**Exercise aim**: What is to be transcribed is the run of lines opening with the one that has "box_now = shape.BoundBox" and closing with the one that has "bpy.data.objects.remove(obj)", and only that run, exactly.

**Raw data**:
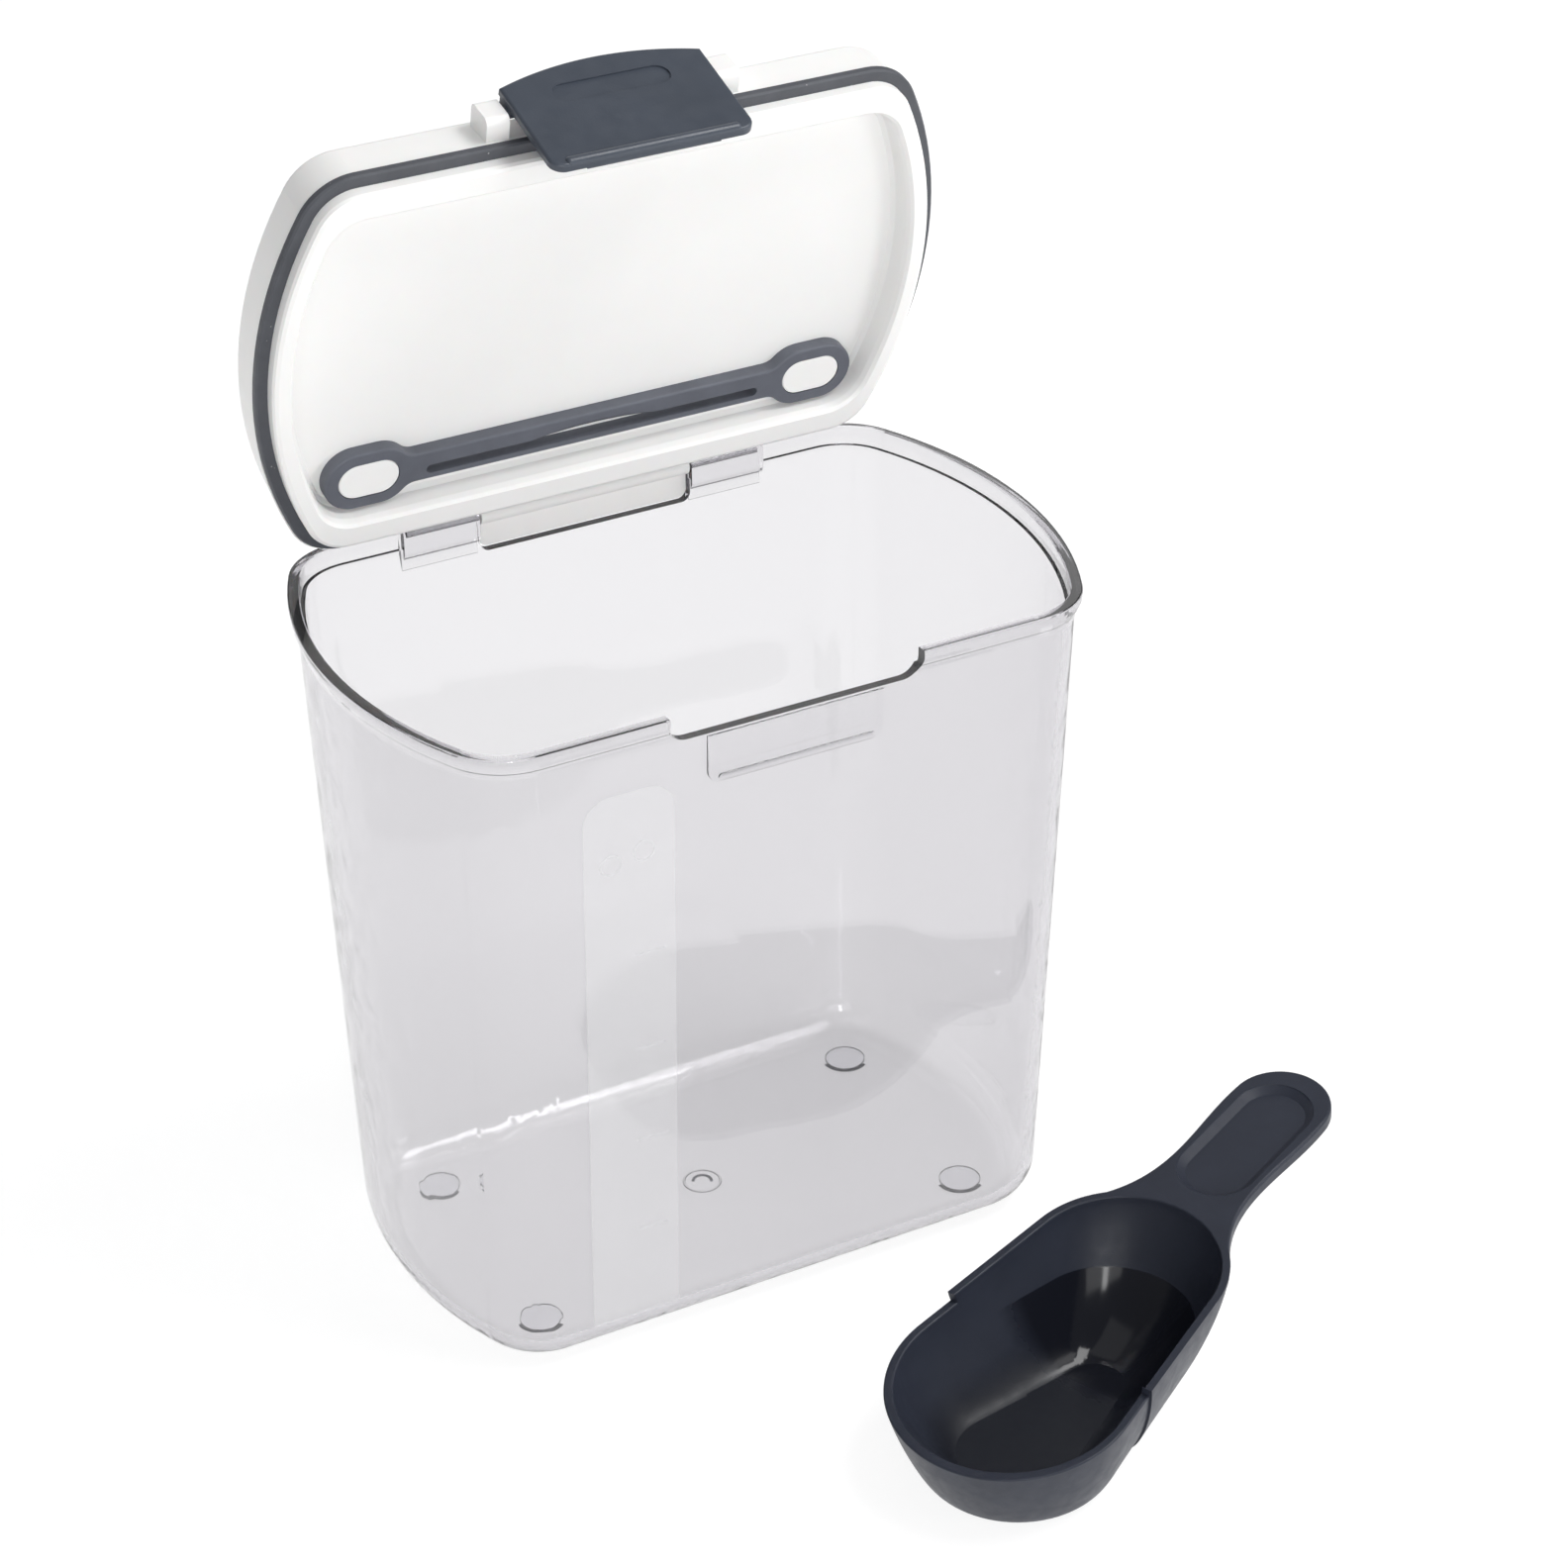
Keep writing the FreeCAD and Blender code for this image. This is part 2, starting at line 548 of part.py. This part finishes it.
def bowl_block(grow, floor_z, shrink):
    levels = []
    steps = 8
    for i in range(steps, -1, -1):
        turn = math.pi / 2 * i / steps
        levels.append(bowl_level(turn, 1 - math.sin(turn) ** (2 / BULGE), grow, floor_z, shrink))
    levels.append(bowl_level(0, 1.3, grow, floor_z, shrink))
    return Part.makeLoft(levels, True, False)


def fold_side(front):
    """Half space in front of, or behind, the leaning fold line of the bowl."""
    half = box(-120, 0, -90, 90, -90, 90) if front else box(0, 120, -90, 90, -90, 90)
    half.rotate(ORIGIN, Y_AXIS, -FOLD_LEAN)
    half.translate(V(STEP_AT, 0, SCOOP_RIM + STEP_AT * math.tan(math.radians(SCOOP_PITCH))))
    return half


def bowl_form(grow, floor_z, shrink):
    front = bowl_block(grow - FOLD, floor_z, shrink).common(fold_side(True))
    rear = bowl_block(grow + FOLD, floor_z, shrink).common(fold_side(False))
    return front.fuse(rear)


def above_rim():
    """Everything above the rising rim, with the lower front part behind a small step."""
    rear = box(STEP_AT, 200, -80, 80, 0, 120)
    front = box(-80, STEP_AT, -80, 80, -STEP_DROP, 120)
    return front.fuse(rear)


def pitched(shape):
    copy = shape.copy()
    copy.rotate(ORIGIN, Y_AXIS, -SCOOP_PITCH)
    copy.translate(V(0, 0, SCOOP_RIM))
    return copy


def handle_blank():
    half = HANDLE_HALF
    left = [V(62, 28.5, 0), V(70, 25.2, 0), V(77, 20.6, 0), V(86, 16.6, 0), V(97, 14.6, 0), V(115, 14.9, 0),
            V(HANDLE_TIP, half, 0)]
    right = [V(p.x, -p.y, 0) for p in reversed(left)]
    upper = Part.BSplineCurve()
    upper.interpolate(left)
    lower = Part.BSplineCurve()
    lower.interpolate(right)
    tip = Part.Arc(left[-1], V(HANDLE_TIP + half, 0, 0), right[0])
    close = Part.LineSegment(right[-1], left[0])
    blank = Part.Face(Part.Wire([upper.toShape(), tip.toShape(), lower.toShape(), close.toShape()]))
    blank = blank.extrude(V(0, 0, -HANDLE_T))
    around = [e for e in blank.Edges if e.BoundBox.ZLength < 0.01 and e.BoundBox.XMax > 63]
    blank = blank.makeFillet(0.9, around)
    mid = (89.5 + 142.0) / 2
    run = (142.0 - 89.5) / 2
    pocket = lofted([
        slot_wire(run - 2.4, 9.6, mid, 0, -2.0), slot_wire(run, 12.0, mid, 0, -0.3),
        slot_wire(run + 0.4, 12.4, mid, 0, 0.5)])
    return blank.cut(pocket)


def rim_level(point):
    """Height of a point above the rising plane of the rear rim."""
    rise = math.radians(SCOOP_PITCH)
    return (point.z - SCOOP_RIM) * math.cos(rise) - point.x * math.sin(rise)


def rim_edges(piece):
    """Both edges of the lower front rim, and the inner edge of the rear rim's two sides."""
    chosen = []
    for edge in piece.Edges:
        points = edge.discretize(5)
        middle = points[2]
        front = all(abs(rim_level(p) + STEP_DROP) < 0.02 for p in points)
        rear = all(abs(rim_level(p)) < 0.02 for p in points)
        if front and edge.Length > 3:
            chosen.append(edge)
        if rear and edge.Length > 30 and middle.x < 50 and 25 < abs(middle.y) < 32:
            chosen.append(edge)
    return chosen


def scoop():
    bowl = bowl_form(0, 0, 0).cut(pitched(above_rim()))
    piece = bowl.fuse(pitched(handle_blank())).cut(bowl_form(-BOWL_WALL, BOWL_WALL, BASE_SHRINK))
    piece = piece.makeFillet(0.5, rim_edges(piece))
    piece.rotate(ORIGIN, Z_AXIS, SCOOP_TURN)
    piece.translate(V(SCOOP_AT[0], SCOOP_AT[1], 0))
    return piece


def lid_open(shape):
    return turned(shape, HINGE_Y, HINGE_Z, OPEN_DEG)


def latch_leant(shape):
    return turned(shape, LATCH_Y, LATCH_Z, -LATCH_TILT)


NODES = {
    "bin_body": bin_body,
    "hinge_pins": hinge_pins,
    "level_strip": level_strip,
    "foot_pads": foot_pads,
    "lid_cover": lambda: lid_open(lid_cover()),
    "lid_liner": lambda: lid_open(lid_liner()),
    "lid_gasket": lambda: lid_open(lid_gasket()),
    "scoop_strap": lambda: lid_open(scoop_strap()),
    "latch_pin": lambda: lid_open(latch_pin()),
    "latch": lambda: lid_open(latch_leant(latch())),
    "scoop": scoop,
}

os.makedirs("parts", exist_ok=True)
for name, make in NODES.items():
    shape = make()
    shape.exportStep("parts/" + name + ".step")
    box_now = shape.BoundBox
    print(name, "valid", shape.isValid(), "solids", len(shape.Solids), "cm3", round(shape.Volume / 1000, 2),
          "z", round(box_now.ZMin, 2), round(box_now.ZMax, 2))
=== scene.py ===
# Looks for the pet food bin: procedural materials, small surface details, studio stage and camera.
import math
import bpy
from mathutils import Matrix, Vector


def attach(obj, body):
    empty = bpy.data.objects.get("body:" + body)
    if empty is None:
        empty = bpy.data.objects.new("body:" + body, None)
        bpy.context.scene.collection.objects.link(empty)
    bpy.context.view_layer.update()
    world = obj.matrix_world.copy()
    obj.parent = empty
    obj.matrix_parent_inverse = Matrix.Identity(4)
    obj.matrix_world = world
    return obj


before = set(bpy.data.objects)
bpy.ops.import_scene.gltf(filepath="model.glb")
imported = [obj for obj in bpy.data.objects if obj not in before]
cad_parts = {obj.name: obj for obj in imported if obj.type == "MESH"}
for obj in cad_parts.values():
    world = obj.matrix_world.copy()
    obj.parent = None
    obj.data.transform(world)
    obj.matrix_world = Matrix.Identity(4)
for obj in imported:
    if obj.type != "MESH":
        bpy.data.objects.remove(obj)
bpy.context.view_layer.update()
scene = bpy.context.scene
MM = 0.001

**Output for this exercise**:
    box_now = shape.BoundBox
    print(name, "valid", shape.isValid(), "solids", len(shape.Solids), "cm3", round(shape.Volume / 1000, 2),
          "z", round(box_now.ZMin, 2), round(box_now.ZMax, 2))
=== scene.py ===
# Looks for the pet food bin: procedural materials, small surface details, studio stage and camera.
import math
import bpy
from mathutils import Matrix, Vector


def attach(obj, body):
    empty = bpy.data.objects.get("body:" + body)
    if empty is None:
        empty = bpy.data.objects.new("body:" + body, None)
        bpy.context.scene.collection.objects.link(empty)
    bpy.context.view_layer.update()
    world = obj.matrix_world.copy()
    obj.parent = empty
    obj.matrix_parent_inverse = Matrix.Identity(4)
    obj.matrix_world = world
    return obj


before = set(bpy.data.objects)
bpy.ops.import_scene.gltf(filepath="model.glb")
imported = [obj for obj in bpy.data.objects if obj not in before]
cad_parts = {obj.name: obj for obj in imported if obj.type == "MESH"}
for obj in cad_parts.values():
    world = obj.matrix_world.copy()
    obj.parent = None
    obj.data.transform(world)
    obj.matrix_world = Matrix.Identity(4)
for obj in imported:
    if obj.type != "MESH":
        bpy.data.objects.remove(obj)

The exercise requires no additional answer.